** BEGIN Data section **

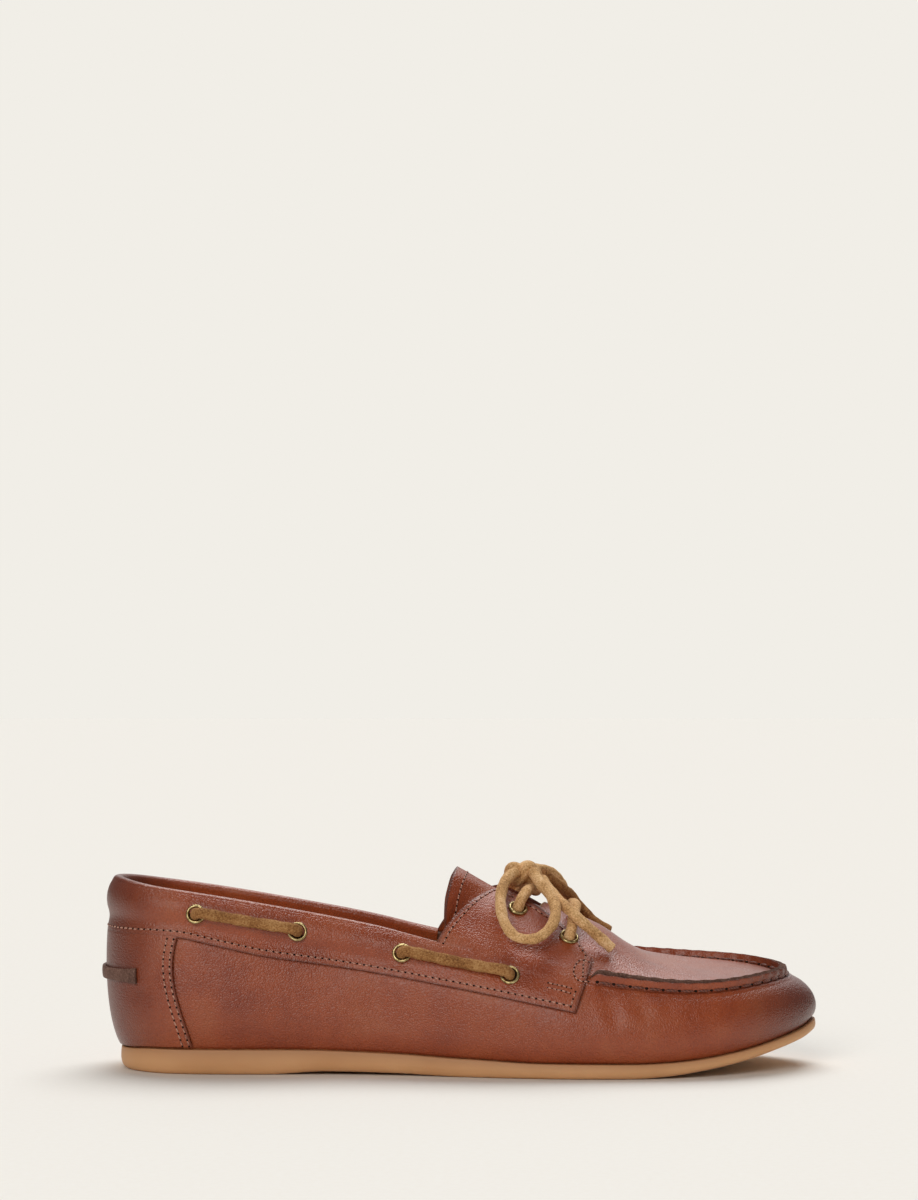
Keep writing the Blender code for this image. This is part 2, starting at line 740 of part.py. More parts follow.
def band_columns(side):
    """The columns of the band on one side, from the heel forward: for each row the place, the share
    up the skin and the outer lift. Columns behind the throat have no facing rows."""
    rows, facing_rows = np.array(BAND_ROWS), np.array(FACING_ROWS)
    columns = []
    for step in range(THROAT * STEPS):
        u = np.full(len(rows), side_place(step / STEPS, side))
        columns.append((u, band_share(u, rows), band_lift(u, rows)))
    end = FACING[-1][1]
    shares = [lambda u, row=row: band_share(u, row) for row in rows]
    shares += [lambda u, row=row: 1.0 + end * row for row in facing_rows]
    fronts = np.array([crossing(side, FACING_PAIRS, share, eyestay_front) for share in shares])
    for step in range(FACING_COLUMNS + 1):
        forward = step / FACING_COLUMNS
        u = side_place(THROAT + (fronts - THROAT) * forward, side)
        low, high = u[: len(rows)], u[len(rows) :]
        reach = along_table(FACING, forward)
        v = np.concatenate([band_share(low, rows), 1.0 + reach * facing_rows])
        flat = np.full(len(high), CURVED_GAP + OVERLAY_THICKNESS)
        columns.append((u, v, np.concatenate([band_lift(low, rows), flat])))
    return columns


def make_collar_band(finish):
    """The overlay round the collar, with the padded roll and both facings, in one piece."""
    lateral, medial = band_columns(-1), band_columns(1)
    columns = medial[:0:-1] + lateral
    outer, inner, faces = {}, {}, []
    for j, (u, v, lift) in enumerate(columns):
        faces_out = raised(u, v, lift)
        faces_in = raised(u, v, np.full(len(u), CURVED_GAP))
        for row in range(len(u)):
            outer[j, row], inner[j, row] = faces_out[row], faces_in[row]
            if j and 0 < row < len(columns[j - 1][0]):
                faces.append(((j - 1, row - 1), (j, row - 1), (j, row), (j - 1, row)))
    return add_object("collar_band", close_wall(faces, outer, inner), finish)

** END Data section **

What to do:
Please restate the whole listing word for word.

Solution to this task:
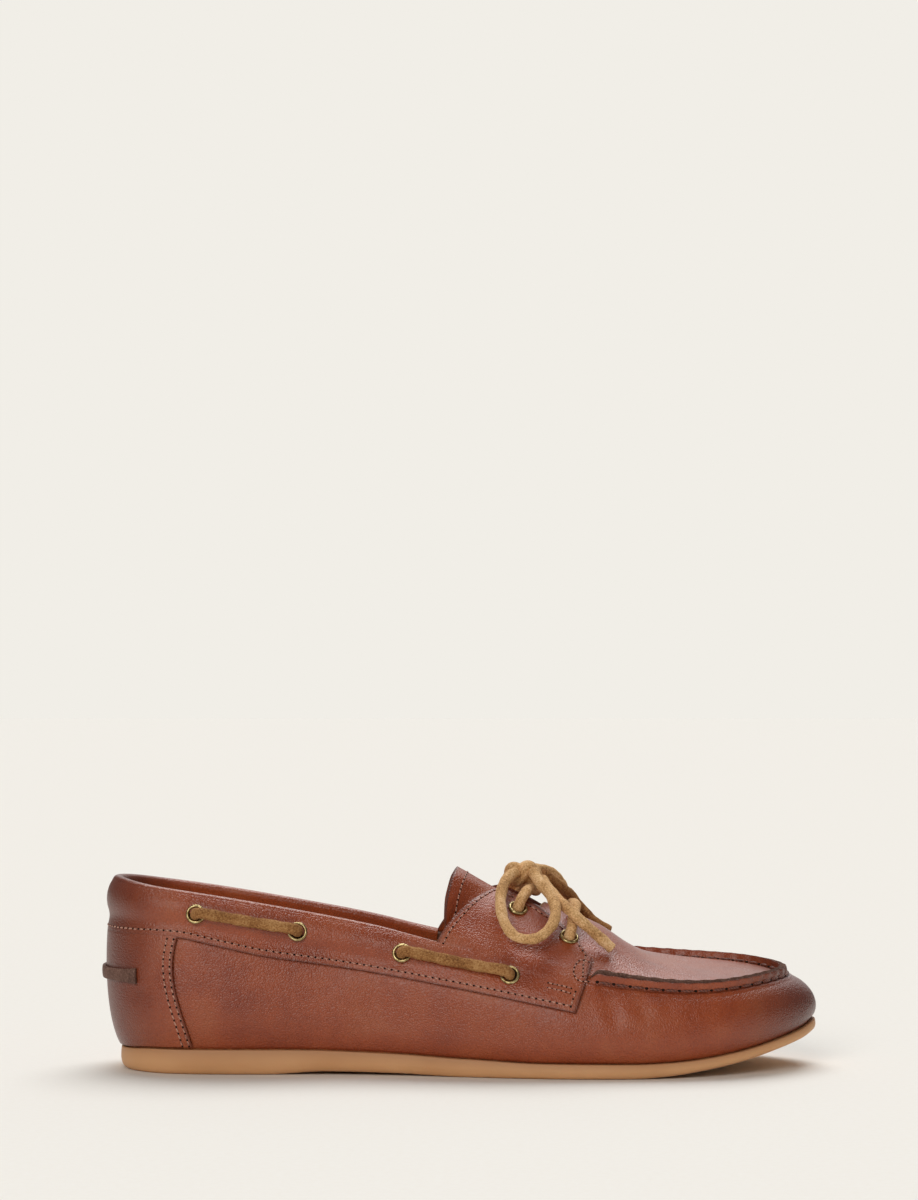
Keep writing the Blender code for this image. This is part 2, starting at line 740 of part.py. More parts follow.
def band_columns(side):
    """The columns of the band on one side, from the heel forward: for each row the place, the share
    up the skin and the outer lift. Columns behind the throat have no facing rows."""
    rows, facing_rows = np.array(BAND_ROWS), np.array(FACING_ROWS)
    columns = []
    for step in range(THROAT * STEPS):
        u = np.full(len(rows), side_place(step / STEPS, side))
        columns.append((u, band_share(u, rows), band_lift(u, rows)))
    end = FACING[-1][1]
    shares = [lambda u, row=row: band_share(u, row) for row in rows]
    shares += [lambda u, row=row: 1.0 + end * row for row in facing_rows]
    fronts = np.array([crossing(side, FACING_PAIRS, share, eyestay_front) for share in shares])
    for step in range(FACING_COLUMNS + 1):
        forward = step / FACING_COLUMNS
        u = side_place(THROAT + (fronts - THROAT) * forward, side)
        low, high = u[: len(rows)], u[len(rows) :]
        reach = along_table(FACING, forward)
        v = np.concatenate([band_share(low, rows), 1.0 + reach * facing_rows])
        flat = np.full(len(high), CURVED_GAP + OVERLAY_THICKNESS)
        columns.append((u, v, np.concatenate([band_lift(low, rows), flat])))
    return columns


def make_collar_band(finish):
    """The overlay round the collar, with the padded roll and both facings, in one piece."""
    lateral, medial = band_columns(-1), band_columns(1)
    columns = medial[:0:-1] + lateral
    outer, inner, faces = {}, {}, []
    for j, (u, v, lift) in enumerate(columns):
        faces_out = raised(u, v, lift)
        faces_in = raised(u, v, np.full(len(u), CURVED_GAP))
        for row in range(len(u)):
            outer[j, row], inner[j, row] = faces_out[row], faces_in[row]
            if j and 0 < row < len(columns[j - 1][0]):
                faces.append(((j - 1, row - 1), (j, row - 1), (j, row), (j - 1, row)))
    return add_object("collar_band", close_wall(faces, outer, inner), finish)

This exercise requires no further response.